Exercise directions:
Extract, without alteration, each line from the start of the listing to the line bearing "# behind the".

— START Source data —

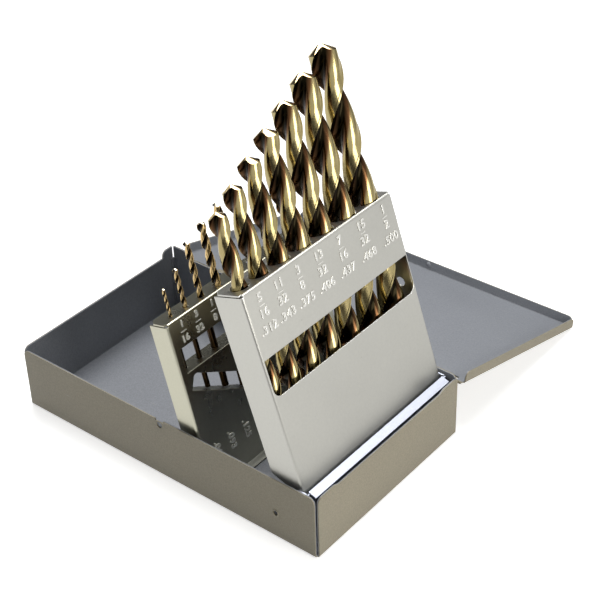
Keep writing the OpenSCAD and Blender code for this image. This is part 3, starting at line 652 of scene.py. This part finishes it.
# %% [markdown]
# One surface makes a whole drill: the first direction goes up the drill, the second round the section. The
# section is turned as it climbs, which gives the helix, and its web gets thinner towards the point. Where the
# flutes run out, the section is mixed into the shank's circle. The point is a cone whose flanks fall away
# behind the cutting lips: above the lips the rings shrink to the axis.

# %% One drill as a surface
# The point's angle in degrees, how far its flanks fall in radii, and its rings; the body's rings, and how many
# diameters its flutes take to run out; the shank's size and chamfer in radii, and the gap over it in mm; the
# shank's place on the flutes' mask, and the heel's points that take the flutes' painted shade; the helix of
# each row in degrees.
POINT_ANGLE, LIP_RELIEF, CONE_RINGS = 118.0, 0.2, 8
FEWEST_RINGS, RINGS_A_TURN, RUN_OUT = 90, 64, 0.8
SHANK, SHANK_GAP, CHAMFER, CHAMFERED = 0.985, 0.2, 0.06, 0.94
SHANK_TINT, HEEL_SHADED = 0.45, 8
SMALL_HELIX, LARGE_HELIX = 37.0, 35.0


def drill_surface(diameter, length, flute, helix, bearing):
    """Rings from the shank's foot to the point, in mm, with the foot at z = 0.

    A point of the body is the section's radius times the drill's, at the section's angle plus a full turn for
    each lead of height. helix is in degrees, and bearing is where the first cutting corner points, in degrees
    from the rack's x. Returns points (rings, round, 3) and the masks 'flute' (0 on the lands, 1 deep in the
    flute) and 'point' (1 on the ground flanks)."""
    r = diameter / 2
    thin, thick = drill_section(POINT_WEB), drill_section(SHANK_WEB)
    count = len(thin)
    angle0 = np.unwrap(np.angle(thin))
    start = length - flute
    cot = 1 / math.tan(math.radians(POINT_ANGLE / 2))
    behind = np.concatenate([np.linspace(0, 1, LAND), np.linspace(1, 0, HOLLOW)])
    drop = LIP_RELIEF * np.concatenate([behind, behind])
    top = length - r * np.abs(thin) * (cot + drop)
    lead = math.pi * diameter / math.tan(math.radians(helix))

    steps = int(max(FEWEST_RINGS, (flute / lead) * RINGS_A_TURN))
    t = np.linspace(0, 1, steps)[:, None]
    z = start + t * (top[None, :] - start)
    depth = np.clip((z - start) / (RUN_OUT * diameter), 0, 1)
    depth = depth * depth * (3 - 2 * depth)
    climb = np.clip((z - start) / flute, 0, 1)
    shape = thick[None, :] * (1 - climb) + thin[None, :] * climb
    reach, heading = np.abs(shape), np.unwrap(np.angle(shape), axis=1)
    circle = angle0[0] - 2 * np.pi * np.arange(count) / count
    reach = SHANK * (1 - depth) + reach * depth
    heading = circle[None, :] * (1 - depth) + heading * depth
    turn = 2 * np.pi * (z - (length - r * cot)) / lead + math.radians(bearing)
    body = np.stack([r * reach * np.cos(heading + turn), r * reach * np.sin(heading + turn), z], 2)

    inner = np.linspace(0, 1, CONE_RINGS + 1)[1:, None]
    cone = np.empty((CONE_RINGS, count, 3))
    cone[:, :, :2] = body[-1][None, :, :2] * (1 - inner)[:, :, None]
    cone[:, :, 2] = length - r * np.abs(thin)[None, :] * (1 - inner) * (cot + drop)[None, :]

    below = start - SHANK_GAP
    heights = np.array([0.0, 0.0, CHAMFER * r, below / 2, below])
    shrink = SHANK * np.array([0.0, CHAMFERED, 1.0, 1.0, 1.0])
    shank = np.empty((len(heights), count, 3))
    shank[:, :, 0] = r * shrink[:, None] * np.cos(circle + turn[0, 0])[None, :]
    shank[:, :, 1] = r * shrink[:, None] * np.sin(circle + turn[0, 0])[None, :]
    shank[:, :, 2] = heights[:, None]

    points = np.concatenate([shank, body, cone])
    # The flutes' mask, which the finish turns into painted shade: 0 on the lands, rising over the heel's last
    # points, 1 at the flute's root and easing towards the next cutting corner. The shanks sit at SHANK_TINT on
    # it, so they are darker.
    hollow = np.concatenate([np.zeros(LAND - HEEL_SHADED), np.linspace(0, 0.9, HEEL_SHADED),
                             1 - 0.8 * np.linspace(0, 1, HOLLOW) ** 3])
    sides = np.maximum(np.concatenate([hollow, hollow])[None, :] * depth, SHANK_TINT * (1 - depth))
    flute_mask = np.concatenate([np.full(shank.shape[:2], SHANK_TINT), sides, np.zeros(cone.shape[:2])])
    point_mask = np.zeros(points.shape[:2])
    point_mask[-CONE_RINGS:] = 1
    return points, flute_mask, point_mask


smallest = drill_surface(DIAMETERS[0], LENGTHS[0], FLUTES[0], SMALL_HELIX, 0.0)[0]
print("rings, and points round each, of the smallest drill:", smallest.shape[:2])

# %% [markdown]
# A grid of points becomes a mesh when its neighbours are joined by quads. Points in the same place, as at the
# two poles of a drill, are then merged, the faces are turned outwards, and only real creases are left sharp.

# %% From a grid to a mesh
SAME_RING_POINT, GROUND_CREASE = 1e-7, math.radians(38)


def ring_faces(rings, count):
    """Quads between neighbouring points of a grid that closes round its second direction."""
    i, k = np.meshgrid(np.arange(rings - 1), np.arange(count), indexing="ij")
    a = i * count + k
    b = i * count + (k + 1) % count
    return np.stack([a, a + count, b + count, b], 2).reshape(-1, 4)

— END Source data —

Output for this exercise:
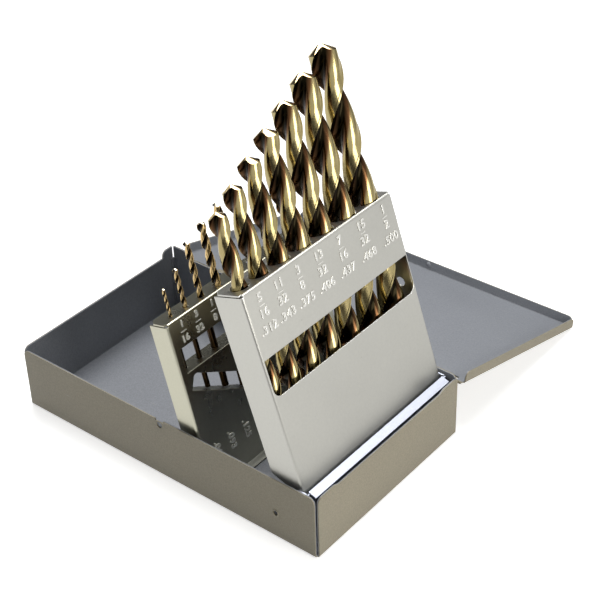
Keep writing the OpenSCAD and Blender code for this image. This is part 3, starting at line 652 of scene.py. This part finishes it.
# %% [markdown]
# One surface makes a whole drill: the first direction goes up the drill, the second round the section. The
# section is turned as it climbs, which gives the helix, and its web gets thinner towards the point. Where the
# flutes run out, the section is mixed into the shank's circle. The point is a cone whose flanks fall away
# behind the cutting lips: above the lips the rings shrink to the axis.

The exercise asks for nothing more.